What you are asked to do:
Select lines where the word "bodies" appears.

::::

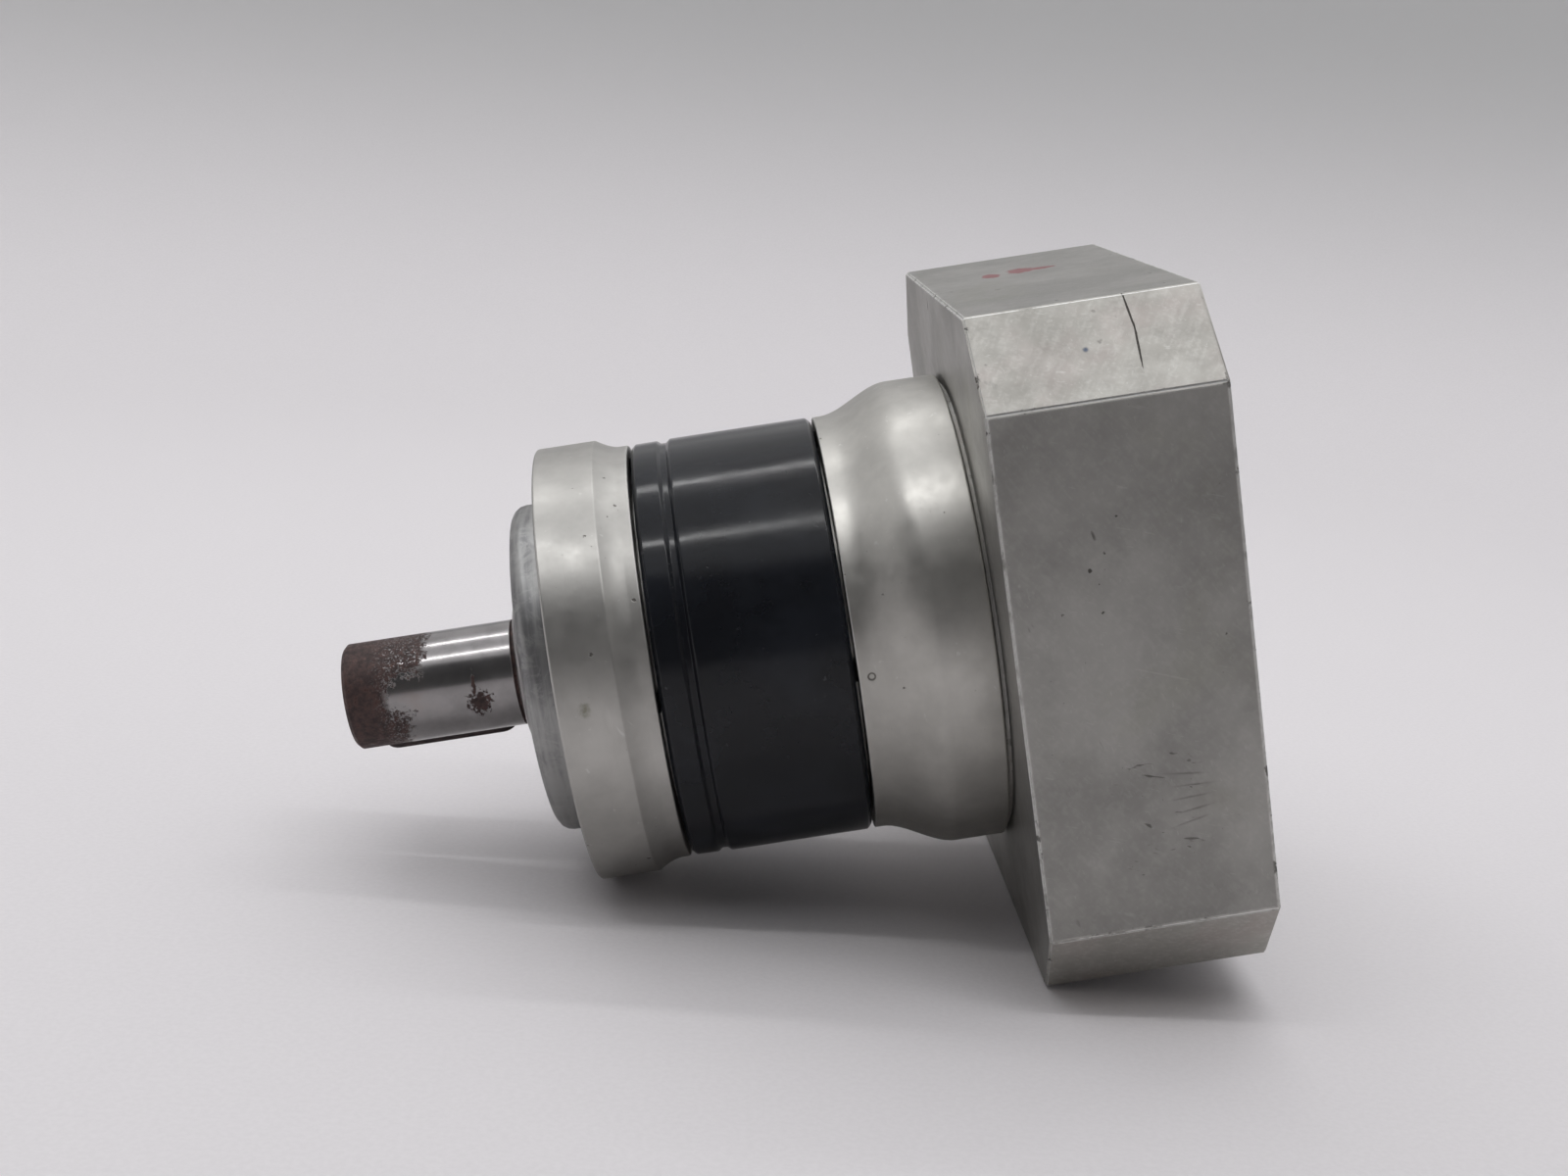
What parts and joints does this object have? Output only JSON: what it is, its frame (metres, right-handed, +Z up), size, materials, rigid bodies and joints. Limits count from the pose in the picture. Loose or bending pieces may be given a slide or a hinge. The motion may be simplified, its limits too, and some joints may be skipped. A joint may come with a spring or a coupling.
{
  "type": "planetary gearbox",
  "caption": "Inline planetary gearbox: keyed output shaft, round flange, black ring gear housing, flared rear housing and a square motor adapter plate.",
  "frame": {"origin": "on the gearbox axis, midway between the output shaft's end and the motor face, which is the centre of the bounding box; the output flange's mounting face is at x = -40.5 mm", "axes": "+X along the gearbox axis towards the motor, so the output shaft points along -X; +Z up, square with the adapter plate's sides; +Y is the side with the access plug"},
  "size_m": [0.173, 0.13, 0.13],
  "materials": {
    "machined_aluminium": "satin turned and milled, lightly tarnished, with small nicks",
    "cast_aluminium": "satin turned, soft highlights",
    "black_steel": "glossy blue-black oxide over turned steel",
    "ground_steel": "ground and polished, brown rust at the shaft's outer end",
    "bearing_steel": "bright ground",
    "rusty_steel": "dark brown rust",
    "spring_steel": "dull phosphated",
    "screw_steel": "black oxide",
    "brass": "plain",
    "seal_rubber": "matt black",
    "plug_plastic": "matt black"
  },
  "bodies": {
    "housing": {"output_flange": "machined_aluminium", "ring_gear": "black_steel", "rear_housing": "cast_aluminium", "adapter_plate": "machined_aluminium", "access_plug": "plug_plastic", "shaft_seal": "seal_rubber", "input_seal": "seal_rubber", "front_o_ring": "seal_rubber", "rear_o_ring": "seal_rubber", "carrier_bearing_circlip": "spring_steel", "input_bearing_circlip": "spring_steel", "tie_screw_1": "screw_steel", "tie_screw_2": "screw_steel", "tie_screw_3": "screw_steel", "tie_screw_4": "screw_steel", "adapter_screw_1": "screw_steel", "adapter_screw_2": "screw_steel", "adapter_screw_3": "screw_steel", "adapter_screw_4": "screw_steel", "front_bearing_outer_ring": "bearing_steel", "carrier_bearing_outer_ring": "bearing_steel", "input_bearing_outer_ring": "bearing_steel"},
    "output": {"output_shaft": "ground_steel", "shaft_key": "rusty_steel", "carrier_plate": "ground_steel", "planet_pin_1": "bearing_steel", "planet_pin_2": "bearing_steel", "planet_pin_3": "bearing_steel", "thrust_washer_front_1": "brass", "thrust_washer_front_2": "brass", "thrust_washer_front_3": "brass", "thrust_washer_rear_1": "brass", "thrust_washer_rear_2": "brass", "thrust_washer_rear_3": "brass", "shaft_circlip": "spring_steel", "front_bearing_inner_ring": "bearing_steel", "carrier_bearing_inner_ring": "bearing_steel"},
    "input": {"sun_shaft": "ground_steel", "clamp_ring": "ground_steel", "clamp_screw": "screw_steel", "motor_shaft_bushing": "ground_steel", "input_bearing_inner_ring": "bearing_steel"},
    "front_rollers": {"front_bearing_rollers": "bearing_steel"},
    "carrier_rollers": {"carrier_bearing_rollers": "bearing_steel"},
    "input_balls": {"input_bearing_balls": "bearing_steel"},
    "planet_1": {"planet_gear_1": "ground_steel"},
    "planet_2": {"planet_gear_2": "ground_steel"},
    "planet_3": {"planet_gear_3": "ground_steel"},
    "needles_1": {"planet_needles_1": "bearing_steel"},
    "needles_2": {"planet_needles_2": "bearing_steel"},
    "needles_3": {"planet_needles_3": "bearing_steel"}
  },
  "joints": [
    {"name": "output_turn", "type": "hinge", "parent": "housing", "child": "output", "pos_m": [0, 0, 0], "axis": [1, 0, 0], "continuous": true},
    {"name": "input_turn", "type": "hinge", "parent": "housing", "child": "input", "pos_m": [0, 0, 0], "axis": [1, 0, 0], "continuous": true},
    {"name": "front_rollers_turn", "type": "hinge", "parent": "housing", "child": "front_rollers", "pos_m": [0, 0, 0], "axis": [1, 0, 0], "continuous": true},
    {"name": "carrier_rollers_turn", "type": "hinge", "parent": "housing", "child": "carrier_rollers", "pos_m": [0, 0, 0], "axis": [1, 0, 0], "continuous": true},
    {"name": "input_balls_turn", "type": "hinge", "parent": "housing", "child": "input_balls", "pos_m": [0, 0, 0], "axis": [1, 0, 0], "continuous": true},
    {"name": "planet_1_turn", "type": "hinge", "parent": "output", "child": "planet_1", "pos_m": [0, 0, 0.02025], "axis": [1, 0, 0], "continuous": true},
    {"name": "planet_2_turn", "type": "hinge", "parent": "output", "child": "planet_2", "pos_m": [0, -0.01754, -0.01013], "axis": [1, 0, 0], "continuous": true},
    {"name": "planet_3_turn", "type": "hinge", "parent": "output", "child": "planet_3", "pos_m": [0, 0.01754, -0.01013], "axis": [1, 0, 0], "continuous": true},
    {"name": "needles_1_turn", "type": "hinge", "parent": "output", "child": "needles_1", "pos_m": [0, 0, 0.02025], "axis": [1, 0, 0], "continuous": true},
    {"name": "needles_2_turn", "type": "hinge", "parent": "output", "child": "needles_2", "pos_m": [0, -0.01754, -0.01013], "axis": [1, 0, 0], "continuous": true},
    {"name": "needles_3_turn", "type": "hinge", "parent": "output", "child": "needles_3", "pos_m": [0, 0.01754, -0.01013], "axis": [1, 0, 0], "continuous": true}
  ],
  "couplings": [
    {"joint": "input_turn", "follows": "output_turn", "ratio": 5},
    {"joint": "front_rollers_turn", "follows": "output_turn", "ratio": 0.41765},
    {"joint": "carrier_rollers_turn", "follows": "output_turn", "ratio": 0.43922},
    {"joint": "input_balls_turn", "follows": "output_turn", "ratio": 2.0789},
    {"joint": "planet_1_turn", "follows": "output_turn", "ratio": -2.6667},
    {"joint": "planet_2_turn", "follows": "output_turn", "ratio": -2.6667},
    {"joint": "planet_3_turn", "follows": "output_turn", "ratio": -2.6667},
    {"joint": "needles_1_turn", "follows": "output_turn", "ratio": -1.5782},
    {"joint": "needles_2_turn", "follows": "output_turn", "ratio": -1.5782},
    {"joint": "needles_3_turn", "follows": "output_turn", "ratio": -1.5782}
  ]
}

::::

Output of the task:
What parts and joints does this object have? Output only JSON: what it is, its frame (metres, right-handed, +Z up), size, materials, rigid bodies and joints. Limits count from the pose in the picture. Loose or bending pieces may be given a slide or a hinge. The motion may be simplified, its limits too, and some joints may be skipped. A joint may come with a spring or a coupling.
  "bodies": {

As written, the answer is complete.